Le magazine Cerveau & Psycho a publié, dans le numéro 108 de mars 2019, un article sur les erreurs statistiques conduisant à des erreurs judiciaires.
Placés devant des décisions majeures (comme décider de la culpabilité d'un accusé), nous devons souvent estimer la probabilité de tel ou tel événement. Or notre intuition nous trompe très souvent quand il s'agit de raisonner sur des statistiques.
L'article rappelle d'abord l'exemple de Sally Clark, qui a passé trois ans en prison parce que ses deux bébés étaient morts de la mort subite du nourrisson. Un expert médical, sans qualification en statistiques, a calculé que la probabilité pour que cela arrive était d'une chance sur 73 millions. Pour lui, ce chiffre était si faible que la seule explication était que la mère avait assassiné ses enfants. Il a fallu des années pour que la Royal Statistical Society dénonce une grossière erreur de calcul de la part du médecin, et pour que les vraies causes des décès soient retrouvées. Sally Clark a été innocentée, mais le mal était fait : cette dernière est morte d'overdose d'alcool peu après.

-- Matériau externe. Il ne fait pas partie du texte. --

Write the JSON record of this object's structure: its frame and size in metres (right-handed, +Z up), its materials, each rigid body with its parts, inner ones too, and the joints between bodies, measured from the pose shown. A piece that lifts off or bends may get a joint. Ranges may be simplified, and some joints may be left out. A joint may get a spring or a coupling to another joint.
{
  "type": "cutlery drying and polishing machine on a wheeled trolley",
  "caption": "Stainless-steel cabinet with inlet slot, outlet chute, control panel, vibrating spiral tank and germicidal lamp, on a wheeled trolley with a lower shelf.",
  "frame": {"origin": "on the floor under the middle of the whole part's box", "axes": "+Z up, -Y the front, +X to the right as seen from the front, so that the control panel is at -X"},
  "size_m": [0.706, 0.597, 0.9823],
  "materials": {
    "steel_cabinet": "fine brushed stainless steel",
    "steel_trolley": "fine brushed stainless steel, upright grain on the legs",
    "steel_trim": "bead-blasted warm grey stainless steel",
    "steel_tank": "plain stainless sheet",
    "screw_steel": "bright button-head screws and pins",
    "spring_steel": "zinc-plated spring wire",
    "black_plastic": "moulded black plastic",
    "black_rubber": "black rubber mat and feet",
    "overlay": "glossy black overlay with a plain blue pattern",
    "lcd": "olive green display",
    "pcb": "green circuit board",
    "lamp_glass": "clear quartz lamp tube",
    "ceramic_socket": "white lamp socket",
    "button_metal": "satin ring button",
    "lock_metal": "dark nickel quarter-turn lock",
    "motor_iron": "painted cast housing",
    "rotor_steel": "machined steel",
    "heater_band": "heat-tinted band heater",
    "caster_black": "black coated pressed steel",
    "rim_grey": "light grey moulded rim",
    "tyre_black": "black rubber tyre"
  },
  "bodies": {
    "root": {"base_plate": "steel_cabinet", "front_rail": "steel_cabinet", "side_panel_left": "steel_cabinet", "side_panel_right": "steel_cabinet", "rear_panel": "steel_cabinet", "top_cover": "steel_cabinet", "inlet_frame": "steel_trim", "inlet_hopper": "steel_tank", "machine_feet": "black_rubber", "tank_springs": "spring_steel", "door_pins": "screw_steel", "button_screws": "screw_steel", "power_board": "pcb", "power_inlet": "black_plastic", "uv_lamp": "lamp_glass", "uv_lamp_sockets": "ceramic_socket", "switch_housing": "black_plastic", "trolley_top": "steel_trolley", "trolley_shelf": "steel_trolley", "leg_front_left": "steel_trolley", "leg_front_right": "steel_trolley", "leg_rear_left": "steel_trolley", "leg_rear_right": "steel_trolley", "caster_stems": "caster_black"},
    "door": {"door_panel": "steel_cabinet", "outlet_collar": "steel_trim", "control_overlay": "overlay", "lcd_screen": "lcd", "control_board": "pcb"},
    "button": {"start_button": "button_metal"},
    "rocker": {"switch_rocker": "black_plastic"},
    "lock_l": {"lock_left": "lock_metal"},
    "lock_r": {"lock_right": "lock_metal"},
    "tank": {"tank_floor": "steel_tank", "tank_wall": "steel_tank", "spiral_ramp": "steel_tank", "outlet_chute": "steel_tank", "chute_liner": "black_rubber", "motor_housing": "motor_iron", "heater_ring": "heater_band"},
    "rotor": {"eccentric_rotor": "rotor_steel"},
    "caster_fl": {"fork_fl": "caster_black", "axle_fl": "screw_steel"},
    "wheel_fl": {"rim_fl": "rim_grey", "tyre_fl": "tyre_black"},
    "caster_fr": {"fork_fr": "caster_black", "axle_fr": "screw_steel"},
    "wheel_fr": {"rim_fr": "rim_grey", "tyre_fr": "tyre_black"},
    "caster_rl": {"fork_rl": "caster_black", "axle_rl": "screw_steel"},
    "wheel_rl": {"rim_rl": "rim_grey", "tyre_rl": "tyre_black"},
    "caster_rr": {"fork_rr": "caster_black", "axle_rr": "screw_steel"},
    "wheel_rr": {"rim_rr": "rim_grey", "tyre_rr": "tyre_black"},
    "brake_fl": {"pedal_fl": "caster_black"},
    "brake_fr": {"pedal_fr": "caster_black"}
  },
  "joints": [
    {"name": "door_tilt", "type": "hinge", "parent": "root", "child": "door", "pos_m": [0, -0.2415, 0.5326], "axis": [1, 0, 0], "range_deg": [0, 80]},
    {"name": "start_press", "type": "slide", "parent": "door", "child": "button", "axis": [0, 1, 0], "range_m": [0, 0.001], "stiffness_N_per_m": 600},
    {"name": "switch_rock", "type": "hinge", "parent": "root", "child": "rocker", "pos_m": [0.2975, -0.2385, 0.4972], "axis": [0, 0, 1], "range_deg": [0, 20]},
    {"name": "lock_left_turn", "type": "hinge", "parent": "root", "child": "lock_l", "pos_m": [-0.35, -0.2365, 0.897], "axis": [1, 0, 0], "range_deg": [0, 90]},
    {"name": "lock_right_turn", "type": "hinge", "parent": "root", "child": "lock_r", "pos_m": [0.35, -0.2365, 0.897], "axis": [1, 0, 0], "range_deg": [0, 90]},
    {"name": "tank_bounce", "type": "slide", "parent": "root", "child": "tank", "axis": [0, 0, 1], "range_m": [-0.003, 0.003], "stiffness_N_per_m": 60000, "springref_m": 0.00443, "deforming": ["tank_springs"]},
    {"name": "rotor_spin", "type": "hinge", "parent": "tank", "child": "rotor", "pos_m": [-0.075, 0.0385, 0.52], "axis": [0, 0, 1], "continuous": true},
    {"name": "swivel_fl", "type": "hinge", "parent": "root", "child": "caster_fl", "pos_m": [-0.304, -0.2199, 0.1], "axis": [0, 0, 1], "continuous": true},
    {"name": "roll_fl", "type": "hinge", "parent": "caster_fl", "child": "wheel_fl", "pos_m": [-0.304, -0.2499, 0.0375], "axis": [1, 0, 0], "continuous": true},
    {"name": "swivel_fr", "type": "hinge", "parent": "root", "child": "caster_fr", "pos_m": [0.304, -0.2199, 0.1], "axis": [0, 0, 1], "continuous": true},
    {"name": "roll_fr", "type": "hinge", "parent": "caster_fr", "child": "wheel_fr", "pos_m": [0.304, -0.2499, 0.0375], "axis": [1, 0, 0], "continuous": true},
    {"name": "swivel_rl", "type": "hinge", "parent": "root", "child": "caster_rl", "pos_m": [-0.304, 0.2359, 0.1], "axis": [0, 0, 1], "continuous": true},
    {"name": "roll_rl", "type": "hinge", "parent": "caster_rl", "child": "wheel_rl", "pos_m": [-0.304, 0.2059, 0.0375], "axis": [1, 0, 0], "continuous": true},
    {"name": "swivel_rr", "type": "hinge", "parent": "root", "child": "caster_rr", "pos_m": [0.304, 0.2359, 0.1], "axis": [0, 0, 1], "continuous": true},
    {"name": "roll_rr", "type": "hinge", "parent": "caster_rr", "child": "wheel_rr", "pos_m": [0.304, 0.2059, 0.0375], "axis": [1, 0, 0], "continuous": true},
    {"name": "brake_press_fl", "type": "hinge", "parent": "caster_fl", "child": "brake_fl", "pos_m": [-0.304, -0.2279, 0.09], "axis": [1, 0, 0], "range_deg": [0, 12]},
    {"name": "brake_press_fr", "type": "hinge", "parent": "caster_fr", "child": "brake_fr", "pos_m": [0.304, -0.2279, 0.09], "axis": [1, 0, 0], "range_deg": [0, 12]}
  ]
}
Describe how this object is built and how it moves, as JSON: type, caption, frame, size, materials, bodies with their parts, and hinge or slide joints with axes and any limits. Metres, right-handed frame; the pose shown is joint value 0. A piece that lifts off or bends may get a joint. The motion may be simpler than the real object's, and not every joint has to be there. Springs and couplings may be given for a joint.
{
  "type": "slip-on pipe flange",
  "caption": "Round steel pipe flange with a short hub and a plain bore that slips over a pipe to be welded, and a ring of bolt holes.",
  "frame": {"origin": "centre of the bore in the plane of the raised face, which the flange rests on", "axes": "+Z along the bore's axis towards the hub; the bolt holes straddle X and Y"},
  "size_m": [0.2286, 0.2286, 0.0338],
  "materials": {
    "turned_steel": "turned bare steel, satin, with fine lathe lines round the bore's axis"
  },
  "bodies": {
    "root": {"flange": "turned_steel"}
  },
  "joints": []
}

Cet exemple est loin d'être exceptionnel, parce que l'évaluation des probabilités est complexe et trompe souvent notre intuition. Ainsi, quand on demande à des gens d'estimer la probabilité d'être malade après avoir obtenu un résultat positif à un test de dépistage, 96% des gens se trompent ! Les auteurs recommandent de raisonner avec des chiffres absolus plutôt qu'avec des probabilités pour éviter de se tromper.
L'article mentionne ensuite les erreurs statistiques ayant trait aux chutes accidentelles de nourrissons qui sont prises à tort pour un syndrome du bébé secoué :
Autre exemple : les affaires de « bébés secoués ». Lorsqu'un nourrisson est violemment secoué, il présente souvent des hématomes sous-duraux (des poches de sang entre le cerveau et le crâne) et des hémorragies rétiniennes. Pour certains médecins, ces deux signes sont tellement caractéristiques qu'ils suffisent à établir la preuve d'une maltraitance, même quand les parents affirment qu'ils résultent d'une chute accidentelle.

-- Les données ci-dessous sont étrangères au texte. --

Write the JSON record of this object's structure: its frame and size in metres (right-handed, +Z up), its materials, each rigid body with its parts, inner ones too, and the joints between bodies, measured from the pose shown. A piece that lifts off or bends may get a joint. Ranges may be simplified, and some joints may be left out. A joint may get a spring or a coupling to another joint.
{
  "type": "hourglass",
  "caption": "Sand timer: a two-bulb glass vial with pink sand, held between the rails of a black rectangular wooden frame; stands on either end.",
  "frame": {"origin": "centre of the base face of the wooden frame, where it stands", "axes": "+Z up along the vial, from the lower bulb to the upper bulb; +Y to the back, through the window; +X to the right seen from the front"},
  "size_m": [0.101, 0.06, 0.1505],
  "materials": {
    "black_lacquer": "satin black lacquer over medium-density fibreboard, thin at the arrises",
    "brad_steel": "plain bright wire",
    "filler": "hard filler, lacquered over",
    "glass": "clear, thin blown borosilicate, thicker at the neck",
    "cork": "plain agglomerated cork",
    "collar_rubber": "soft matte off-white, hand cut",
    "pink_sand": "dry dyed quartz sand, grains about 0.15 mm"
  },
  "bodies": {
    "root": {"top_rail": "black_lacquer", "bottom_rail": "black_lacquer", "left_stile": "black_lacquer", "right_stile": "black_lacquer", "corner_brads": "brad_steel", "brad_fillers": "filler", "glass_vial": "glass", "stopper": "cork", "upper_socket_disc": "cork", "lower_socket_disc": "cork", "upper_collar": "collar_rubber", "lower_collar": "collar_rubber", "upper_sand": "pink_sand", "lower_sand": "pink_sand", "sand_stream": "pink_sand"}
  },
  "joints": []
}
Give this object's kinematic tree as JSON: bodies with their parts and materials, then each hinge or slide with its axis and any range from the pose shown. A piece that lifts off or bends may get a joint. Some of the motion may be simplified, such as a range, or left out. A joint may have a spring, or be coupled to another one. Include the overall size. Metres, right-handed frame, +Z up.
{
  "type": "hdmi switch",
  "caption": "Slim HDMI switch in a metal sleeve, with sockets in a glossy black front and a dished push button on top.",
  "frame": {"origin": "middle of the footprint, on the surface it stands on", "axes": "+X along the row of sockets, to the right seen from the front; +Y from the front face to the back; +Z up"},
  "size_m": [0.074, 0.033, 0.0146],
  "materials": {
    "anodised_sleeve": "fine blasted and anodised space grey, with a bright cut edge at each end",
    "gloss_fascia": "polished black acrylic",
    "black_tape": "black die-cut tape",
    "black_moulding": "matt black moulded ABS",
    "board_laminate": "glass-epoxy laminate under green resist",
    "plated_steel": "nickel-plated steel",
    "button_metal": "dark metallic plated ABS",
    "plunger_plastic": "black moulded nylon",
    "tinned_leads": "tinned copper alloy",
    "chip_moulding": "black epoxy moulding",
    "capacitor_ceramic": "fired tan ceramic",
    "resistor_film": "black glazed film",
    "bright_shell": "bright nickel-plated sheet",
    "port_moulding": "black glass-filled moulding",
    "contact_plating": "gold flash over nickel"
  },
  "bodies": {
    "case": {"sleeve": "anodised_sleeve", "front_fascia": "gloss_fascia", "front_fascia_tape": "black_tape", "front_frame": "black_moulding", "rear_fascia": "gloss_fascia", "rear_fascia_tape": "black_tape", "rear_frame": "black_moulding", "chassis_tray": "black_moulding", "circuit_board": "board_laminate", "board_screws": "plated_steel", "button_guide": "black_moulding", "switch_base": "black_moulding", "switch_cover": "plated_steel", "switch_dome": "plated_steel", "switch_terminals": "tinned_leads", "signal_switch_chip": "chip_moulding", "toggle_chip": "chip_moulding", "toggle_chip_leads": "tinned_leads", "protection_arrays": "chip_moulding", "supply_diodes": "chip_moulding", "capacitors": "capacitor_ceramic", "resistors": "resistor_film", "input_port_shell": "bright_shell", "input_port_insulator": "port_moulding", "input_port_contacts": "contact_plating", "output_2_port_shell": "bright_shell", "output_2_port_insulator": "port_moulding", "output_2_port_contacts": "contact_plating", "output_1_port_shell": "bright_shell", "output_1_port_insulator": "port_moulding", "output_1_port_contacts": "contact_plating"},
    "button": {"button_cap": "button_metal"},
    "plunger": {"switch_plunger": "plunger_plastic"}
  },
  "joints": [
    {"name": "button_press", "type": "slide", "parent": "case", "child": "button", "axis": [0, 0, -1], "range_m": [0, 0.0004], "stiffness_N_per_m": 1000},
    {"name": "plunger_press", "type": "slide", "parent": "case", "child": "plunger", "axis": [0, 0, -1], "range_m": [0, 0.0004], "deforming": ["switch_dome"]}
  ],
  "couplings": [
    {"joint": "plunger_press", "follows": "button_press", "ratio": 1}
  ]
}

Pourquoi une telle certitude ? Parce que si l'on secoue violemment un bébé, il est très probable d'observer ces symptômes, et qu'à l'inverse, en cas de chute simple, il est très improbable de les observer. Un argument qui semble recevable à première vue, mais qui néglige encore une fois une information importante : les cas de chutes sont très fréquents, alors que les bébés sont rarement secoués assez violemment pour entraîner ces drames. Un tout petit pourcentage des enfants qui tombent chaque année développe, à cause de ces chutes, des hématomes sous-duraux et des hémorragies rétiniennes. Mais comme beaucoup d'enfants tombent chaque année, cela représente malgré tout un certain nombre de cas.

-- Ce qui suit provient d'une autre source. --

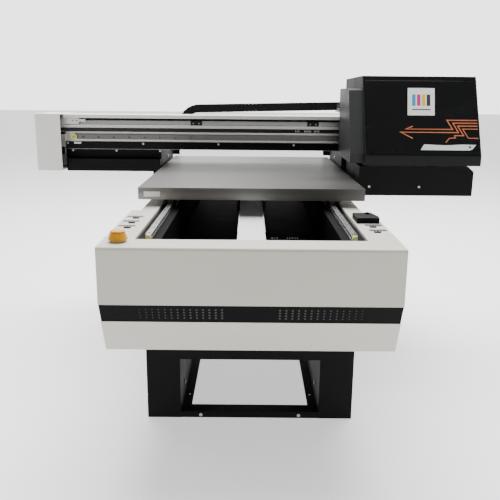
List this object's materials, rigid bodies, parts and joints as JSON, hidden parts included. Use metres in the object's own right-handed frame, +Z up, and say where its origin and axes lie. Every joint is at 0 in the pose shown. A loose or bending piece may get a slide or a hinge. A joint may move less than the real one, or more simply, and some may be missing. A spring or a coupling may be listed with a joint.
{
  "type": "flatbed UV printer",
  "caption": "Floor-standing flatbed UV printer: sliding metal bed under a fixed gantry, black print carriage on a rail, white cabinet on a black pedestal.",
  "frame": {"origin": "on the floor, at the centre of the four anchor holes in the pedestal", "axes": "+X to the operator's right, +Y away from the operator along the bed's travel, +Z up"},
  "size_m": [1.604, 1.602, 1.019],
  "materials": {
    "black_paint": "satin",
    "steel_screws": "satin",
    "white_paint": "fine texture",
    "light_grey_paint": "satin",
    "black_band": "satin",
    "black_plastic": "matte",
    "power_case": "satin",
    "collar_plastic": "gloss",
    "knob_plastic": "gloss",
    "rail_steel": "ground",
    "block_steel": "ground",
    "motor_black": "satin",
    "bracket_steel": "satin",
    "bed_aluminium": "brushed",
    "bed_core_grey": "matte",
    "bumper_rubber": "matte",
    "beam_aluminium": "anodised",
    "belt_rubber": "matte",
    "pulley_aluminium": "machined",
    "encoder_parts": "matte",
    "ink_plastic": "gloss",
    "carriage_black": "gloss",
    "head_steel": "satin",
    "head_body": "matte"
  },
  "bodies": {
    "root": {"left_leg": "black_paint", "right_leg": "black_paint", "pedestal_crossbars": "black_paint", "cover_screws": "steel_screws", "base_plate": "black_paint", "chassis": "black_paint", "rail_beams": "black_paint", "well_floor": "black_paint", "centre_cover": "light_grey_paint", "front_cover": "white_paint", "dot_band": "black_band", "lower_front_panel": "white_paint", "nose_covers": "white_paint", "left_control_panel": "white_paint", "right_control_panel": "white_paint", "side_covers": "white_paint", "rear_cover": "white_paint", "power_inlet": "black_plastic", "power_supplies": "power_case", "stop_collar": "collar_plastic", "switch_box": "black_plastic", "y_rails": "rail_steel", "y_motor": "motor_black", "rail_bumpers": "bumper_rubber", "gantry_supports": "black_paint", "beam": "beam_aluminium", "beam_lower_cover": "black_paint", "beam_top_cover": "white_paint", "x_rail": "rail_steel", "x_belt": "belt_rubber", "x_motor": "motor_black", "encoder_strip": "encoder_parts", "left_end_cap": "white_paint", "left_box": "black_paint", "ink_tanks": "ink_plastic", "station_housing": "black_paint", "chain_duct": "black_plastic"},
    "bed": {"y_blocks": "block_steel", "y_nut_bracket": "bracket_steel", "bed_plate": "bed_aluminium", "bed_core": "bed_core_grey"},
    "screw": {"y_screw": "rail_steel"},
    "carriage": {"carriage_plate": "bracket_steel", "carriage_housing": "carriage_black", "carriage_front_cover": "carriage_black", "lamp_pod": "carriage_black", "chain_upper_run": "black_plastic"},
    "head": {"head_plate": "head_steel", "print_heads": "head_body"},
    "chain_loop": {"chain_loop": "black_plastic"},
    "cap_unit": {"station_cap": "black_plastic"},
    "drive_pulley": {"x_drive_pulley": "pulley_aluminium"},
    "idler_pulley": {"x_idler_pulley": "pulley_aluminium"},
    "stop_knob": {"stop_knob": "knob_plastic"},
    "left_button_1": {"left_button_1": "black_plastic"},
    "left_button_2": {"left_button_2": "black_plastic"},
    "left_button_3": {"left_button_3": "black_plastic"},
    "right_button_1": {"right_button_1": "black_plastic"},
    "right_button_2": {"right_button_2": "black_plastic"},
    "toggle_lever": {"toggle_lever": "black_plastic"}
  },
  "joints": [
    {"name": "bed_slide", "type": "slide", "parent": "root", "child": "bed", "axis": [0, 1, 0], "range_m": [-0.42, 0.4]},
    {"name": "screw_spin", "type": "hinge", "parent": "root", "child": "screw", "pos_m": [0, 0, 0.54], "axis": [0, 1, 0], "range_deg": [-7210, 7570]},
    {"name": "carriage_slide", "type": "slide", "parent": "root", "child": "carriage", "axis": [1, 0, 0], "range_m": [-0.96, 0]},
    {"name": "head_lift", "type": "slide", "parent": "carriage", "child": "head", "axis": [0, 0, 1], "range_m": [-0.028, 0.03]},
    {"name": "chain_roll", "type": "slide", "parent": "carriage", "child": "chain_loop", "axis": [1, 0, 0], "range_m": [0, 0.481], "deforming": ["chain_upper_run"]},
    {"name": "cap_lift", "type": "slide", "parent": "root", "child": "cap_unit", "axis": [0, 0, 1], "range_m": [0, 0.027]},
    {"name": "drive_pulley_spin", "type": "hinge", "parent": "root", "child": "drive_pulley", "pos_m": [-0.777, 0.338, 0.813], "axis": [0, 0, 1], "range_deg": [-3500, 1]},
    {"name": "idler_pulley_spin", "type": "hinge", "parent": "root", "child": "idler_pulley", "pos_m": [0.758, 0.338, 0.813], "axis": [0, 0, 1], "range_deg": [-3500, 1]},
    {"name": "stop_knob_press", "type": "slide", "parent": "root", "child": "stop_knob", "axis": [0, 0, -1], "range_m": [0, 0.005], "stiffness_N_per_m": 1500, "springref_m": -0.001},
    {"name": "left_button_1_press", "type": "slide", "parent": "root", "child": "left_button_1", "axis": [0, 0, -1], "range_m": [0, 0.0025], "stiffness_N_per_m": 600, "springref_m": -0.0005},
    {"name": "left_button_2_press", "type": "slide", "parent": "root", "child": "left_button_2", "axis": [0, 0, -1], "range_m": [0, 0.0025], "stiffness_N_per_m": 600, "springref_m": -0.0005},
    {"name": "left_button_3_press", "type": "slide", "parent": "root", "child": "left_button_3", "axis": [0, 0, -1], "range_m": [0, 0.0025], "stiffness_N_per_m": 600, "springref_m": -0.0005},
    {"name": "right_button_1_press", "type": "slide", "parent": "root", "child": "right_button_1", "axis": [0, 0, -1], "range_m": [0, 0.0025], "stiffness_N_per_m": 600, "springref_m": -0.0005},
    {"name": "right_button_2_press", "type": "slide", "parent": "root", "child": "right_button_2", "axis": [0, 0, -1], "range_m": [0, 0.0025], "stiffness_N_per_m": 600, "springref_m": -0.0005},
    {"name": "toggle_tilt", "type": "hinge", "parent": "root", "child": "toggle_lever", "pos_m": [0.326, -0.434, 0.625], "axis": [1, 0, 0], "range_deg": [-20, 20]}
  ],
  "couplings": [
    {"joint": "screw_spin", "follows": "bed_slide", "rad_per_m": -314.16},
    {"joint": "chain_roll", "follows": "carriage_slide", "ratio": -0.5},
    {"joint": "drive_pulley_spin", "follows": "carriage_slide", "rad_per_m": 63.291},
    {"joint": "idler_pulley_spin", "follows": "carriage_slide", "rad_per_m": 63.291}
  ]
}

Des collègues mathématiciens ont estimé à partir des données disponibles que lorsqu'un bébé présente un « syndrome du bébé secoué », il est en fait plus probable que cela fasse suite à une simple chute. Toutefois, comme cette conclusion contredit notre intuition, nombre d'experts médicaux appelés à donner leur opinion dans des affaires de maltraitances supposées la jugent peu convaincante. Ces deux exemples révèlent un point capital ; intuitivement, nous avons tendance à négliger le « taux de base » - la prévalence de la maladie dans le premier cas, le nombre de chutes des enfants dans le second. Et c'est là que le bât blesse, car c'est un paramètre essentiel pour estimer correctement la probabilité d'un événement.
Ainsi, autant des personnes maltraitantes peuvent donner de faux récits de chute accidentelle pour tenter d'expliquer les hématomes sous-duraux de leur bébé, autant des personnes innocentes peuvent également rapporter une chute réelle qui a causé ces hématomes. Ces cas sont rares dans l'absolu, mais ils existent néanmoins et ils peuvent conduire à de fausses accusations de maltraitance et à des erreurs judiciaires.